Live Podcast on Zoom, a recording is below
April 5, 9am PT; 6pm CET
How can we restore trust in democratic elections and what are the problems electoral systems are facing today? With his book Will He Go? Trump and the Looming Electoral Meltdown in 2020, Lawrence Douglas predicted with shocking clarity how Trump planned to overturn the 2020 presidential election. He will talk with hosts Tom Zoellner and Aida Baghernejad about ways to strengthen the electoral system and restore trust in transparent and reliable elections. Lawrence Douglas is professor of law, jurisprudence and social thought at Amherst College. Professor Douglas is currently Fellow at the American Academy in Berlin.

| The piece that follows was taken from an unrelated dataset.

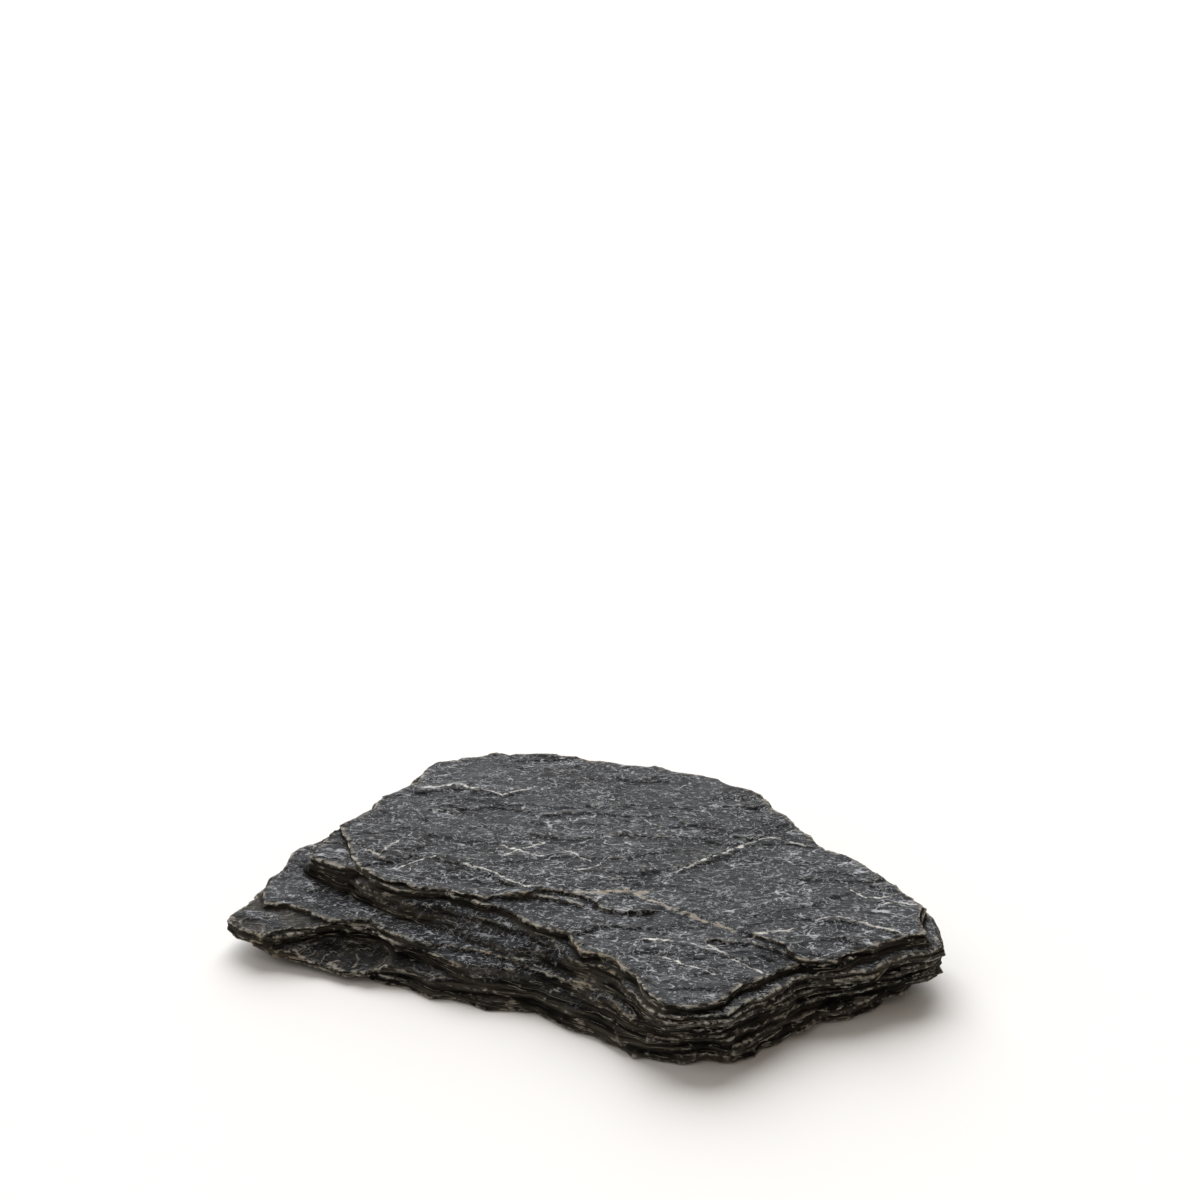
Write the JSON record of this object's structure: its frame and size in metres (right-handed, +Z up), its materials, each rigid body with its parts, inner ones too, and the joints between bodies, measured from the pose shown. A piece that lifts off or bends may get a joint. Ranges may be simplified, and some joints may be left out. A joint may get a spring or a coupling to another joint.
{
  "type": "slate slab",
  "caption": "Thin slab of dark split slate with a broad flat top, ragged layered edges and a flat underside to rest on.",
  "frame": {"origin": "on the ground under the middle of the slab's bounding box", "axes": "+X along the slab's length, +Y from the stepped front edge to the back edge, +Z up out of the cleavage face"},
  "size_m": [0.2302, 0.172, 0.0209],
  "materials": {
    "slate": "satin"
  },
  "bodies": {
    "root": {"slate_slab": "slate"}
  },
  "joints": []
}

This event is part of the ongoing series 55 Voices for Democracy – The Podcast, presented by the Thomas Mann House, Los Angeles Review of Books, Goethe-Institut Boston, Goethe Pop Ups in Seattle, Houston, and Kansas City and Wunderbar Together. The podcast is modeled after the BBC radio speeches, through which Thomas Mann, from his home in California, turned to listeners in Germany, Switzerland and occupied Netherlands and Czechia during the war. From 1940 until 1945, Thomas Mann pleaded to thousands of listeners to resist the Nazi regime and thus became the most important German voice in exile. His conviction that the “social renewal of democracy” is condition and warrant for its victory seems more relevant than ever. In this podcast series, intellectuals, artists, and activists will engage in conversations about how to renew democracy today.
Lawrence Douglas is professor of law, jurisprudence and social thought at Amherst College. He is the author of seven books, including The Memory of Judgment: Making Law and History in the Trials of the Holocaust and most recently Will He Go? Trump and the Looming Electoral Meltdown in 2020. Douglas is the recipient of major fellowships from the National Endowment for the Humanities, the United States Holocaust Memorial Museum, and American Academy in Berlin.

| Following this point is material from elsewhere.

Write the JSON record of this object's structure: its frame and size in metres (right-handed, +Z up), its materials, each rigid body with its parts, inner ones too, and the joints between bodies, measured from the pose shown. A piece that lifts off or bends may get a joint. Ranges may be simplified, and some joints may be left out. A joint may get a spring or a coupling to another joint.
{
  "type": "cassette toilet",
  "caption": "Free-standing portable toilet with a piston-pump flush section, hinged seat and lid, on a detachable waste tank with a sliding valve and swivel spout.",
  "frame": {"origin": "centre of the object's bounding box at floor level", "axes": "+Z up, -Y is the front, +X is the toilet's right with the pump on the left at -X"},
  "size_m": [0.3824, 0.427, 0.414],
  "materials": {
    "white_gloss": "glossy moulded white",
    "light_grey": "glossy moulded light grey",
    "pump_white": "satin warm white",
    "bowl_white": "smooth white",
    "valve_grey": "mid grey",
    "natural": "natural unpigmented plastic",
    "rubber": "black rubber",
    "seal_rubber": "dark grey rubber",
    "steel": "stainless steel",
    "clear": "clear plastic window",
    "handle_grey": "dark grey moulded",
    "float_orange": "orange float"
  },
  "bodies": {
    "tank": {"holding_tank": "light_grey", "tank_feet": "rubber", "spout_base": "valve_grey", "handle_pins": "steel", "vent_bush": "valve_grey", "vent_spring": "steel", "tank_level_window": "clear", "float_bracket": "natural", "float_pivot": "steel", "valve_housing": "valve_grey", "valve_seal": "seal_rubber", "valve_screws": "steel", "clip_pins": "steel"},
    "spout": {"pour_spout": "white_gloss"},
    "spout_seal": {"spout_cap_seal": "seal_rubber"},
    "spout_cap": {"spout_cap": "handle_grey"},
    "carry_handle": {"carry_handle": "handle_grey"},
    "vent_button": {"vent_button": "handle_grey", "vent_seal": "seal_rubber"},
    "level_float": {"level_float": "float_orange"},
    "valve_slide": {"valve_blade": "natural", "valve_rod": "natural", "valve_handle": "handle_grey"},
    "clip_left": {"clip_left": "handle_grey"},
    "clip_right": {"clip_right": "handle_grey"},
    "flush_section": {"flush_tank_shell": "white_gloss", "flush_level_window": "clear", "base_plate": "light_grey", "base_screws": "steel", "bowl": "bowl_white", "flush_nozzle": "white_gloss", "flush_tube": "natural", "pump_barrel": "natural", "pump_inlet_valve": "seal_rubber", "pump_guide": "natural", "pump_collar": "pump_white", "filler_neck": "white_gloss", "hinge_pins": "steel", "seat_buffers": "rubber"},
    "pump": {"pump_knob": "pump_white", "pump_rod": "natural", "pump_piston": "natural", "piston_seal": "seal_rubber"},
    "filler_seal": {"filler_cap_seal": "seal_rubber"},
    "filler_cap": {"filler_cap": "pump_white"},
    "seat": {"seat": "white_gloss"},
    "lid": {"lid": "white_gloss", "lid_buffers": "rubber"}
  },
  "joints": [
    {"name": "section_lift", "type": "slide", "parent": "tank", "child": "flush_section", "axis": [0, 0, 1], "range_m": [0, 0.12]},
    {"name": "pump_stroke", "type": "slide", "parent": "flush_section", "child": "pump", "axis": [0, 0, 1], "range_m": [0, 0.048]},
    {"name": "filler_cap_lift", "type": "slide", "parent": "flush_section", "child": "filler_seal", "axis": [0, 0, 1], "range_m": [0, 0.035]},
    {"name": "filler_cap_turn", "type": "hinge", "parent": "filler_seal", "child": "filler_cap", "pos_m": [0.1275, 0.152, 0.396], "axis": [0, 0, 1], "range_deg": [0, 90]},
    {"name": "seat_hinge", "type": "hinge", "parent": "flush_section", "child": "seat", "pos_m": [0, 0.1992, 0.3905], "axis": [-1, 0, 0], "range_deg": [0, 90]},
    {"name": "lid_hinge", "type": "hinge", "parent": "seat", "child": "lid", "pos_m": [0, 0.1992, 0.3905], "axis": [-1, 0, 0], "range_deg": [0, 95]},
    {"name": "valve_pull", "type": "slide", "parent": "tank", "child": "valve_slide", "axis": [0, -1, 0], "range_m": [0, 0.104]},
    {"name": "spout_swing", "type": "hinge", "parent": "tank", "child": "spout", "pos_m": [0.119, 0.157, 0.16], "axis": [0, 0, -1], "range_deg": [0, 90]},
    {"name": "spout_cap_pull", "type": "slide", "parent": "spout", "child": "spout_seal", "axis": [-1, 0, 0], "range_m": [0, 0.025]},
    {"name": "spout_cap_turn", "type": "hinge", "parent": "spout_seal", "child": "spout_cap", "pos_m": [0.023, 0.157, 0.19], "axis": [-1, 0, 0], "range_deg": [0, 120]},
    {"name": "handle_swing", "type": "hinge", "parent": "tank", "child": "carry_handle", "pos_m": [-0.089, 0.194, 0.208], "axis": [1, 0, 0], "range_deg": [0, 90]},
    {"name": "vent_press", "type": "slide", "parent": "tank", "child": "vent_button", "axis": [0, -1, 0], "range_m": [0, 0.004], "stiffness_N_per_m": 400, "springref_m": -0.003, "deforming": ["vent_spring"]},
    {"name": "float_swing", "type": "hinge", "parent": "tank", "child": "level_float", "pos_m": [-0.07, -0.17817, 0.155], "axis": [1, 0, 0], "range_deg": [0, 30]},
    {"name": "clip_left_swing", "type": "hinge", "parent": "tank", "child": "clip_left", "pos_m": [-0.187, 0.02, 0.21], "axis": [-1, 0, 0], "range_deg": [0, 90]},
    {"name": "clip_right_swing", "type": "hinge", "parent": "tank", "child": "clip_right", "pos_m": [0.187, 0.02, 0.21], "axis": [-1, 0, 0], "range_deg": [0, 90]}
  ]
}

Tom Zoellner (host) is a journalist and author. He is New York Timesbestselling author of eight nonfiction books, including Uranium Train, and The Heartless Stone. He teaches at Chapman University and Dartmouth College. A former reporter for the San Francisco Chronicle, he is the politics editor at the Los Angeles Review of Books.
Aida Baghernejad (co-host) is a journalist based in Berlin. Her work appears in international media outlets, among them the Frankfurter Allgemeine Zeitung, the San Francisco Chronicle, Intro Magazine, Spexand Deutschlandfunk Kultur. She has previously taught at King’s College London and the Humboldt University Berlin.